*Stored dataset items*:
----

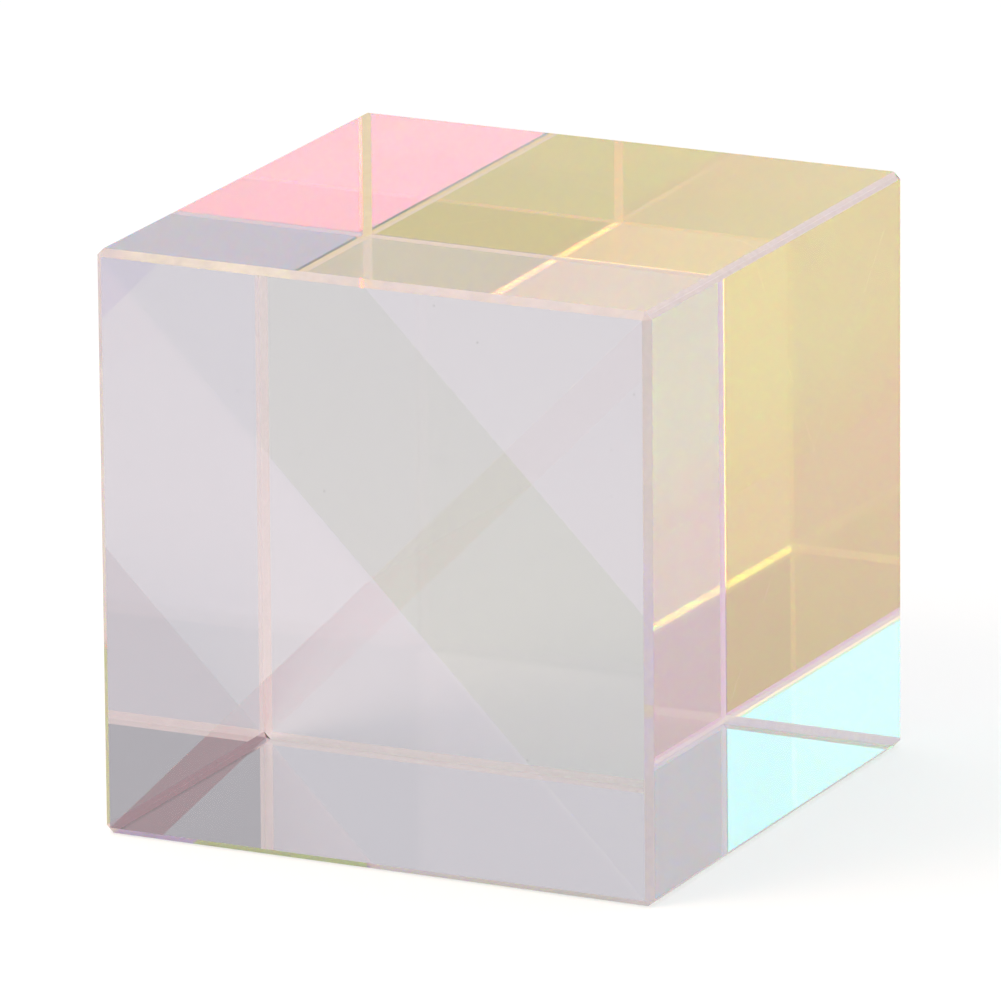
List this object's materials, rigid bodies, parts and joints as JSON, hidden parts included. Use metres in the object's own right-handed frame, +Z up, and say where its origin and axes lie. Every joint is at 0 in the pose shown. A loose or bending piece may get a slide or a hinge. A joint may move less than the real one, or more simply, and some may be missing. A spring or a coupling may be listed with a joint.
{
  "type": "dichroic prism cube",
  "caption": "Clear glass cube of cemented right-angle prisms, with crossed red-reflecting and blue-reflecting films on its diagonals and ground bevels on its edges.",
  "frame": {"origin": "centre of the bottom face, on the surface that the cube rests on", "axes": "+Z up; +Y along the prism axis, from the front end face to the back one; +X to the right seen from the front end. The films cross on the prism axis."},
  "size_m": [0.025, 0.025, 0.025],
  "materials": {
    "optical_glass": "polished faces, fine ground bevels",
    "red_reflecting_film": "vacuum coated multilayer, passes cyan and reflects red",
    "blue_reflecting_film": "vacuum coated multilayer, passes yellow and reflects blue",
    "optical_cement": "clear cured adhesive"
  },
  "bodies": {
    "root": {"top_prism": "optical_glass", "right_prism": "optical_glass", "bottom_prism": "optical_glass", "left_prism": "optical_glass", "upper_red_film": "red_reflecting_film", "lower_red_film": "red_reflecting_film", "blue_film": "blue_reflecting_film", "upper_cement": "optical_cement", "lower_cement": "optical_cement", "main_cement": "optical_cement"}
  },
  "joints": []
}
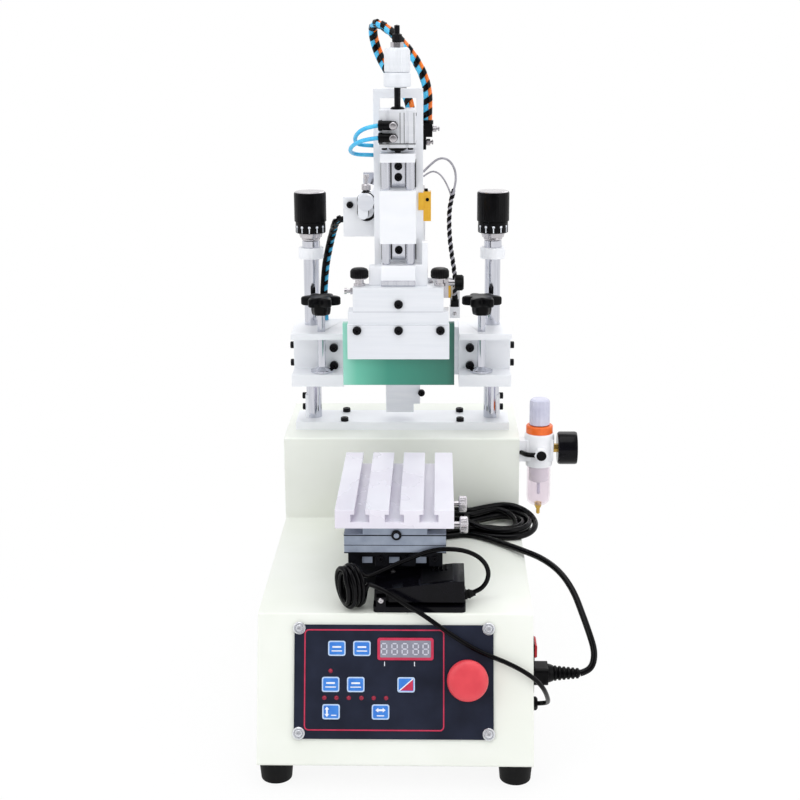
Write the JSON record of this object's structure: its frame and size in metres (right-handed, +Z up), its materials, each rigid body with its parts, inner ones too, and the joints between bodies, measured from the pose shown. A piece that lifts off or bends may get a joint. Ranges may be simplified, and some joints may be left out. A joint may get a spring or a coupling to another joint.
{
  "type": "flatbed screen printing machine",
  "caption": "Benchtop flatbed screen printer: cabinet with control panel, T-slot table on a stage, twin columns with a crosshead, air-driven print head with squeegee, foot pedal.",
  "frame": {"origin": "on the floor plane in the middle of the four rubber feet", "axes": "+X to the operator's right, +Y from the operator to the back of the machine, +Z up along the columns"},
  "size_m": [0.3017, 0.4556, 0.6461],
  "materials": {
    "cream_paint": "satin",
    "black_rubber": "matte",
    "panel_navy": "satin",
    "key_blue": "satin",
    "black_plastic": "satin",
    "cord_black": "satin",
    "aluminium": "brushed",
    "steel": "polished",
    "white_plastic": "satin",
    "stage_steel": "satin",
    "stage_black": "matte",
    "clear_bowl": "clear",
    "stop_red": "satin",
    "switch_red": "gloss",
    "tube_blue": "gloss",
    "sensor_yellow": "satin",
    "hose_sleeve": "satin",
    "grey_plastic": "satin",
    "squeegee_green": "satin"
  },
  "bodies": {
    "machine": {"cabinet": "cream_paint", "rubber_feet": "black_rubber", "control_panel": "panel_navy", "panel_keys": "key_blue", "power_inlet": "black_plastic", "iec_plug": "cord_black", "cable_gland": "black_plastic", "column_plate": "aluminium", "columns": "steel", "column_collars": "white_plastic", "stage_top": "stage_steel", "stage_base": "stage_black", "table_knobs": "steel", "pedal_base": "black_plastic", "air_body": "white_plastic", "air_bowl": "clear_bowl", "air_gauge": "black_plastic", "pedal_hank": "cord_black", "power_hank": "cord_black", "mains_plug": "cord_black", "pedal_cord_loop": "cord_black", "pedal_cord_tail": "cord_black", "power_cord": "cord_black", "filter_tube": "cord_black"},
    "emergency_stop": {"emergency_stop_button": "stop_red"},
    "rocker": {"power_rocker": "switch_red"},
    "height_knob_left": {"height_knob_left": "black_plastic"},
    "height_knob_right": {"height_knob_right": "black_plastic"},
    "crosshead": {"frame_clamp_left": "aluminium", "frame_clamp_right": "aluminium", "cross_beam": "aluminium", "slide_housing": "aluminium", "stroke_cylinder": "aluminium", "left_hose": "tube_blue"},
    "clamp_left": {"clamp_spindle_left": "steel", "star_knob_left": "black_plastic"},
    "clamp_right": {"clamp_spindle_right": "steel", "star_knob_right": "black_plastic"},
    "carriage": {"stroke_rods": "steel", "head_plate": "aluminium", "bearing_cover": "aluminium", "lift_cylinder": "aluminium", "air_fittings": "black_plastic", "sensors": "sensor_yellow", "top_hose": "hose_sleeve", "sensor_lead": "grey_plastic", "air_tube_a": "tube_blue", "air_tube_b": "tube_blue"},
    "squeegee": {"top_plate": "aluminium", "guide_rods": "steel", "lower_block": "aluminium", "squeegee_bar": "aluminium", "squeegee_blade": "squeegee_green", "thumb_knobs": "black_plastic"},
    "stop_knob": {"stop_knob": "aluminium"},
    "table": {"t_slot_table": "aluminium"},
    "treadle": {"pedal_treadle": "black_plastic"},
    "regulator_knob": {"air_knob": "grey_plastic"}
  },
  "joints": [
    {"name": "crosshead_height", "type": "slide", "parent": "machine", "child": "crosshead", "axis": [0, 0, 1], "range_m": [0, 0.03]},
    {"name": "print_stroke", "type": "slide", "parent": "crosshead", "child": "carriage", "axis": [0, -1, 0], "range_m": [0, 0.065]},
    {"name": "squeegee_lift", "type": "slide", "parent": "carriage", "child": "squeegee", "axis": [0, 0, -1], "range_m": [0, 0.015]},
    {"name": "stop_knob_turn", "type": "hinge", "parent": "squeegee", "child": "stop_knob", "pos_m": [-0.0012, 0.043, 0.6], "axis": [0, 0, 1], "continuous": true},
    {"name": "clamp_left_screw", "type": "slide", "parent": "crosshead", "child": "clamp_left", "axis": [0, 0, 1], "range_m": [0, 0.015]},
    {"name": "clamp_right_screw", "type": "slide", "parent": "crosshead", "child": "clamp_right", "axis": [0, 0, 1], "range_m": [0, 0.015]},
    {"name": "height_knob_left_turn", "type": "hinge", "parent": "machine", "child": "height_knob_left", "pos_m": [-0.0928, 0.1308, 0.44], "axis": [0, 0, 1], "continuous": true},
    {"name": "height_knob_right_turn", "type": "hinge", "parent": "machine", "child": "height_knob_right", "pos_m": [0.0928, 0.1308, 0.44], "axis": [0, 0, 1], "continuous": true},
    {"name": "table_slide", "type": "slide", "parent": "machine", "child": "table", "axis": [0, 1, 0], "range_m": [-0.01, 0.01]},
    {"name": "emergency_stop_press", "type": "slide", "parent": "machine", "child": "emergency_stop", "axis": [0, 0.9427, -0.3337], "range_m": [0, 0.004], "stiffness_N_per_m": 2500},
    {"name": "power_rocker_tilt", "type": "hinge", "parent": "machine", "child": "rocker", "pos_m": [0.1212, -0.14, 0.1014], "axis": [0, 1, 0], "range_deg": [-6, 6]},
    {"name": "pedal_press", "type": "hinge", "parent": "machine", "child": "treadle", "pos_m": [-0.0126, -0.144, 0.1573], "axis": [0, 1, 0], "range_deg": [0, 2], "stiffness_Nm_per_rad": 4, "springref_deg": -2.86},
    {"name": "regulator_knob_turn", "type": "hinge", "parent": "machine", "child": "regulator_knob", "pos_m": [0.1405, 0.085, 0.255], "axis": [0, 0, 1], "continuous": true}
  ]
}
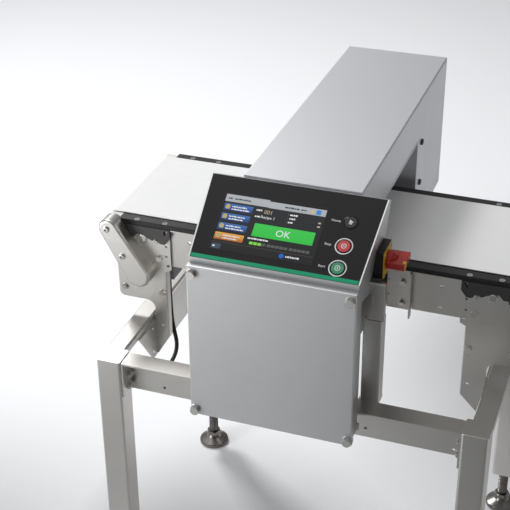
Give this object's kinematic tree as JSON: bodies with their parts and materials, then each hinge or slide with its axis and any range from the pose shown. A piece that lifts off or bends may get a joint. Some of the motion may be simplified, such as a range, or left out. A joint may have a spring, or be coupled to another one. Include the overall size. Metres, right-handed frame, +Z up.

----

*Exercise*: Extract all of the data shown above without alteration.

*Complete answer*:
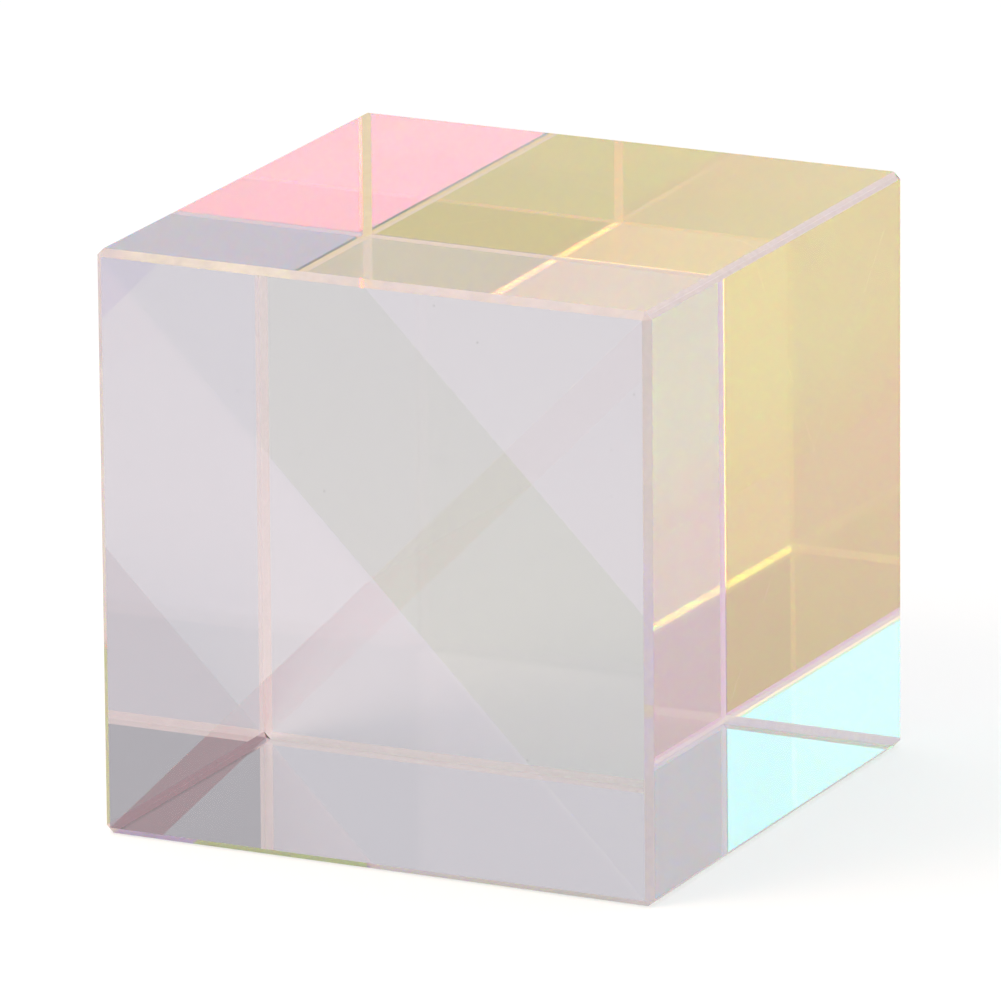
List this object's materials, rigid bodies, parts and joints as JSON, hidden parts included. Use metres in the object's own right-handed frame, +Z up, and say where its origin and axes lie. Every joint is at 0 in the pose shown. A loose or bending piece may get a slide or a hinge. A joint may move less than the real one, or more simply, and some may be missing. A spring or a coupling may be listed with a joint.
{
  "type": "dichroic prism cube",
  "caption": "Clear glass cube of cemented right-angle prisms, with crossed red-reflecting and blue-reflecting films on its diagonals and ground bevels on its edges.",
  "frame": {"origin": "centre of the bottom face, on the surface that the cube rests on", "axes": "+Z up; +Y along the prism axis, from the front end face to the back one; +X to the right seen from the front end. The films cross on the prism axis."},
  "size_m": [0.025, 0.025, 0.025],
  "materials": {
    "optical_glass": "polished faces, fine ground bevels",
    "red_reflecting_film": "vacuum coated multilayer, passes cyan and reflects red",
    "blue_reflecting_film": "vacuum coated multilayer, passes yellow and reflects blue",
    "optical_cement": "clear cured adhesive"
  },
  "bodies": {
    "root": {"top_prism": "optical_glass", "right_prism": "optical_glass", "bottom_prism": "optical_glass", "left_prism": "optical_glass", "upper_red_film": "red_reflecting_film", "lower_red_film": "red_reflecting_film", "blue_film": "blue_reflecting_film", "upper_cement": "optical_cement", "lower_cement": "optical_cement", "main_cement": "optical_cement"}
  },
  "joints": []
}
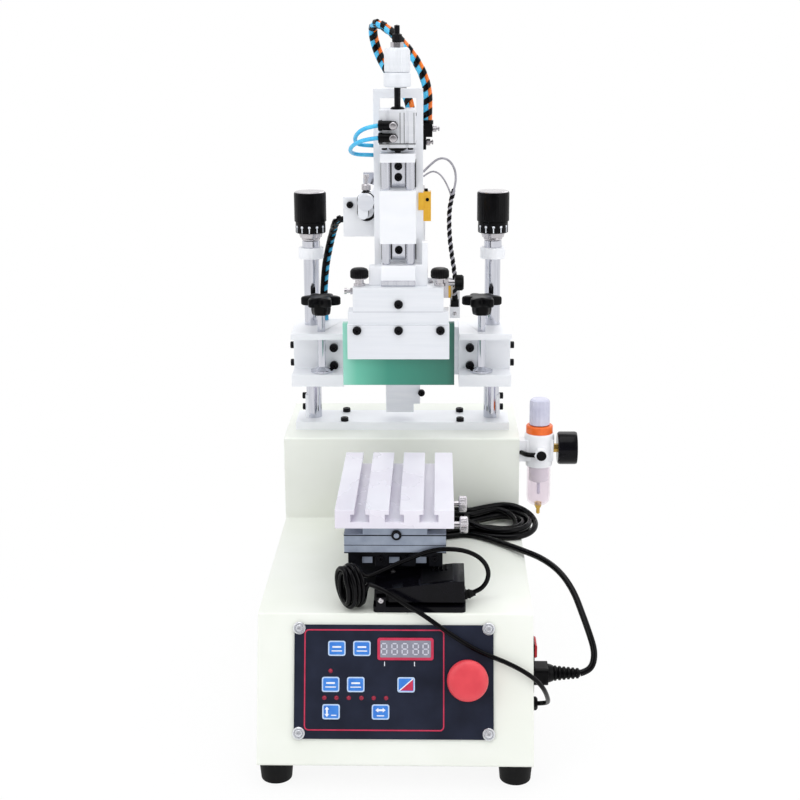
Write the JSON record of this object's structure: its frame and size in metres (right-handed, +Z up), its materials, each rigid body with its parts, inner ones too, and the joints between bodies, measured from the pose shown. A piece that lifts off or bends may get a joint. Ranges may be simplified, and some joints may be left out. A joint may get a spring or a coupling to another joint.
{
  "type": "flatbed screen printing machine",
  "caption": "Benchtop flatbed screen printer: cabinet with control panel, T-slot table on a stage, twin columns with a crosshead, air-driven print head with squeegee, foot pedal.",
  "frame": {"origin": "on the floor plane in the middle of the four rubber feet", "axes": "+X to the operator's right, +Y from the operator to the back of the machine, +Z up along the columns"},
  "size_m": [0.3017, 0.4556, 0.6461],
  "materials": {
    "cream_paint": "satin",
    "black_rubber": "matte",
    "panel_navy": "satin",
    "key_blue": "satin",
    "black_plastic": "satin",
    "cord_black": "satin",
    "aluminium": "brushed",
    "steel": "polished",
    "white_plastic": "satin",
    "stage_steel": "satin",
    "stage_black": "matte",
    "clear_bowl": "clear",
    "stop_red": "satin",
    "switch_red": "gloss",
    "tube_blue": "gloss",
    "sensor_yellow": "satin",
    "hose_sleeve": "satin",
    "grey_plastic": "satin",
    "squeegee_green": "satin"
  },
  "bodies": {
    "machine": {"cabinet": "cream_paint", "rubber_feet": "black_rubber", "control_panel": "panel_navy", "panel_keys": "key_blue", "power_inlet": "black_plastic", "iec_plug": "cord_black", "cable_gland": "black_plastic", "column_plate": "aluminium", "columns": "steel", "column_collars": "white_plastic", "stage_top": "stage_steel", "stage_base": "stage_black", "table_knobs": "steel", "pedal_base": "black_plastic", "air_body": "white_plastic", "air_bowl": "clear_bowl", "air_gauge": "black_plastic", "pedal_hank": "cord_black", "power_hank": "cord_black", "mains_plug": "cord_black", "pedal_cord_loop": "cord_black", "pedal_cord_tail": "cord_black", "power_cord": "cord_black", "filter_tube": "cord_black"},
    "emergency_stop": {"emergency_stop_button": "stop_red"},
    "rocker": {"power_rocker": "switch_red"},
    "height_knob_left": {"height_knob_left": "black_plastic"},
    "height_knob_right": {"height_knob_right": "black_plastic"},
    "crosshead": {"frame_clamp_left": "aluminium", "frame_clamp_right": "aluminium", "cross_beam": "aluminium", "slide_housing": "aluminium", "stroke_cylinder": "aluminium", "left_hose": "tube_blue"},
    "clamp_left": {"clamp_spindle_left": "steel", "star_knob_left": "black_plastic"},
    "clamp_right": {"clamp_spindle_right": "steel", "star_knob_right": "black_plastic"},
    "carriage": {"stroke_rods": "steel", "head_plate": "aluminium", "bearing_cover": "aluminium", "lift_cylinder": "aluminium", "air_fittings": "black_plastic", "sensors": "sensor_yellow", "top_hose": "hose_sleeve", "sensor_lead": "grey_plastic", "air_tube_a": "tube_blue", "air_tube_b": "tube_blue"},
    "squeegee": {"top_plate": "aluminium", "guide_rods": "steel", "lower_block": "aluminium", "squeegee_bar": "aluminium", "squeegee_blade": "squeegee_green", "thumb_knobs": "black_plastic"},
    "stop_knob": {"stop_knob": "aluminium"},
    "table": {"t_slot_table": "aluminium"},
    "treadle": {"pedal_treadle": "black_plastic"},
    "regulator_knob": {"air_knob": "grey_plastic"}
  },
  "joints": [
    {"name": "crosshead_height", "type": "slide", "parent": "machine", "child": "crosshead", "axis": [0, 0, 1], "range_m": [0, 0.03]},
    {"name": "print_stroke", "type": "slide", "parent": "crosshead", "child": "carriage", "axis": [0, -1, 0], "range_m": [0, 0.065]},
    {"name": "squeegee_lift", "type": "slide", "parent": "carriage", "child": "squeegee", "axis": [0, 0, -1], "range_m": [0, 0.015]},
    {"name": "stop_knob_turn", "type": "hinge", "parent": "squeegee", "child": "stop_knob", "pos_m": [-0.0012, 0.043, 0.6], "axis": [0, 0, 1], "continuous": true},
    {"name": "clamp_left_screw", "type": "slide", "parent": "crosshead", "child": "clamp_left", "axis": [0, 0, 1], "range_m": [0, 0.015]},
    {"name": "clamp_right_screw", "type": "slide", "parent": "crosshead", "child": "clamp_right", "axis": [0, 0, 1], "range_m": [0, 0.015]},
    {"name": "height_knob_left_turn", "type": "hinge", "parent": "machine", "child": "height_knob_left", "pos_m": [-0.0928, 0.1308, 0.44], "axis": [0, 0, 1], "continuous": true},
    {"name": "height_knob_right_turn", "type": "hinge", "parent": "machine", "child": "height_knob_right", "pos_m": [0.0928, 0.1308, 0.44], "axis": [0, 0, 1], "continuous": true},
    {"name": "table_slide", "type": "slide", "parent": "machine", "child": "table", "axis": [0, 1, 0], "range_m": [-0.01, 0.01]},
    {"name": "emergency_stop_press", "type": "slide", "parent": "machine", "child": "emergency_stop", "axis": [0, 0.9427, -0.3337], "range_m": [0, 0.004], "stiffness_N_per_m": 2500},
    {"name": "power_rocker_tilt", "type": "hinge", "parent": "machine", "child": "rocker", "pos_m": [0.1212, -0.14, 0.1014], "axis": [0, 1, 0], "range_deg": [-6, 6]},
    {"name": "pedal_press", "type": "hinge", "parent": "machine", "child": "treadle", "pos_m": [-0.0126, -0.144, 0.1573], "axis": [0, 1, 0], "range_deg": [0, 2], "stiffness_Nm_per_rad": 4, "springref_deg": -2.86},
    {"name": "regulator_knob_turn", "type": "hinge", "parent": "machine", "child": "regulator_knob", "pos_m": [0.1405, 0.085, 0.255], "axis": [0, 0, 1], "continuous": true}
  ]
}
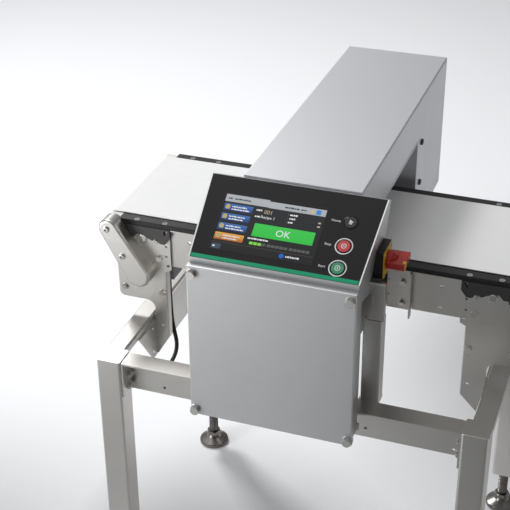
Give this object's kinematic tree as JSON: bodies with their parts and materials, then each hinge or slide with its axis and any range from the pose shown. A piece that lifts off or bends may get a joint. Some of the motion may be simplified, such as a range, or left out. A joint may have a spring, or be coupled to another one. Include the overall size. Metres, right-handed frame, +Z up.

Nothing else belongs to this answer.